In the lines below, find the one that contains "Turn this picture" and write it out exactly, along with every line that follows it.

━━━

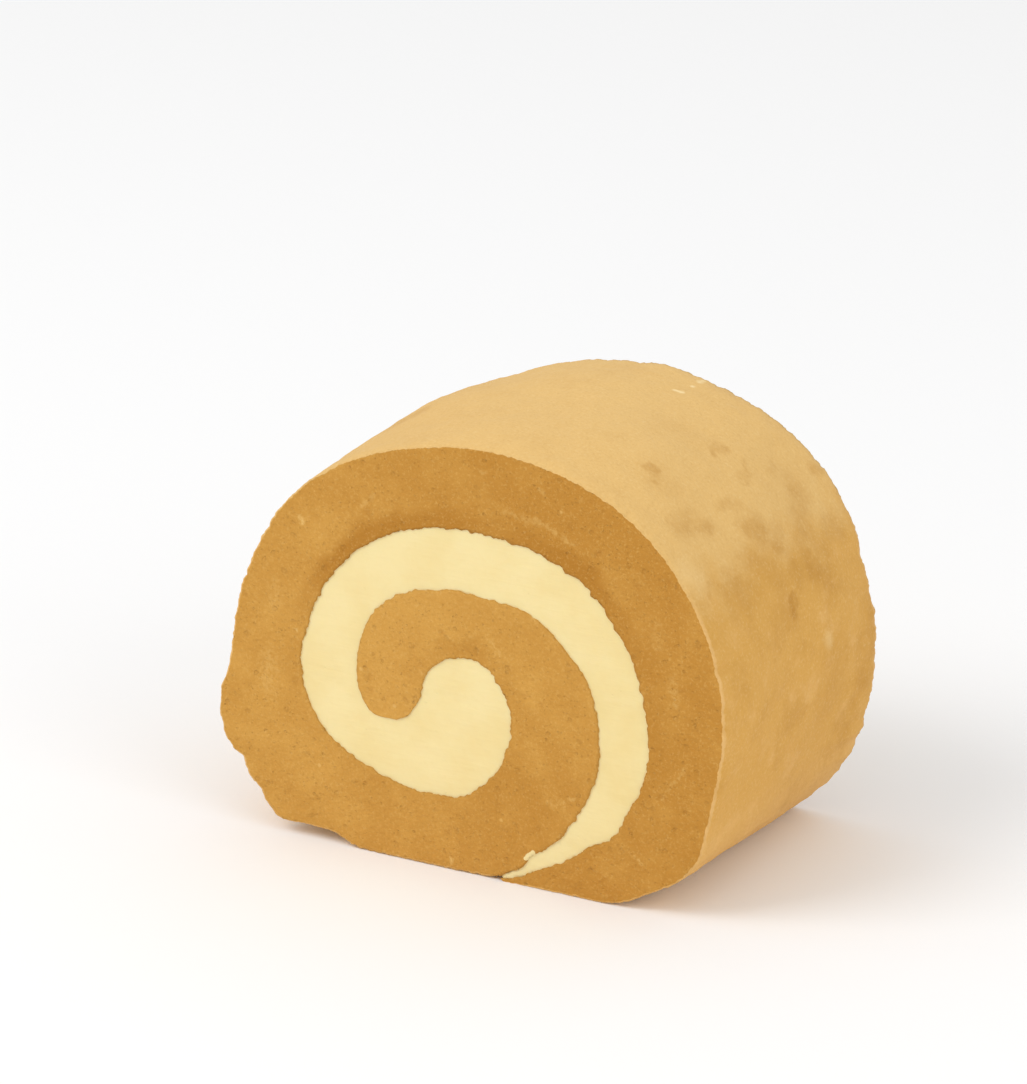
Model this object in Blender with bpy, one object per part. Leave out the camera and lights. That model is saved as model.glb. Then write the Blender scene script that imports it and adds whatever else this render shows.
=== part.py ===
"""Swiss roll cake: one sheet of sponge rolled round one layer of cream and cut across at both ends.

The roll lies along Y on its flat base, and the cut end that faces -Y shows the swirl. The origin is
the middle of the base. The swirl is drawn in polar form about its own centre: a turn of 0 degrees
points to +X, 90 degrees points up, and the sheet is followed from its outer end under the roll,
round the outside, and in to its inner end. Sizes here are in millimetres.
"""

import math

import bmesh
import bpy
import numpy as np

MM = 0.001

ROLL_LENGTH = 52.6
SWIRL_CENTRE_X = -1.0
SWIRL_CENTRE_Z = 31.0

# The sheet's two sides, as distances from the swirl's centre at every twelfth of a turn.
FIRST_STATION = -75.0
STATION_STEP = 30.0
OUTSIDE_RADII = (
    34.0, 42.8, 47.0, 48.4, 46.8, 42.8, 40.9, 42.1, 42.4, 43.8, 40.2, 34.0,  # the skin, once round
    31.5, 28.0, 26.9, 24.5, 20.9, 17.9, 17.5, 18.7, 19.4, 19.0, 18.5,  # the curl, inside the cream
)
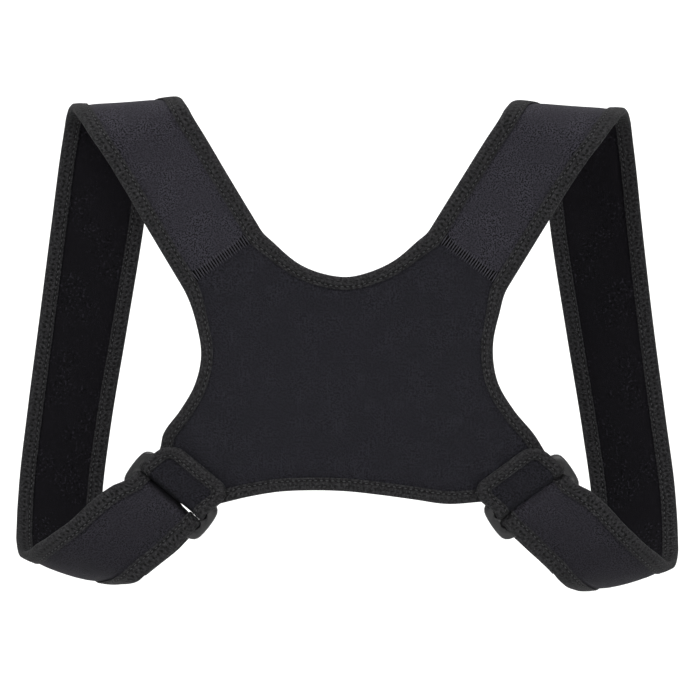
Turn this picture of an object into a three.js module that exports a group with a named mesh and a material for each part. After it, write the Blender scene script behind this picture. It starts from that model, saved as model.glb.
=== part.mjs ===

━━━

**Answer to this exercise:**
Turn this picture of an object into a three.js module that exports a group with a named mesh and a material for each part. After it, write the Blender scene script behind this picture. It starts from that model, saved as model.glb.
=== part.mjs ===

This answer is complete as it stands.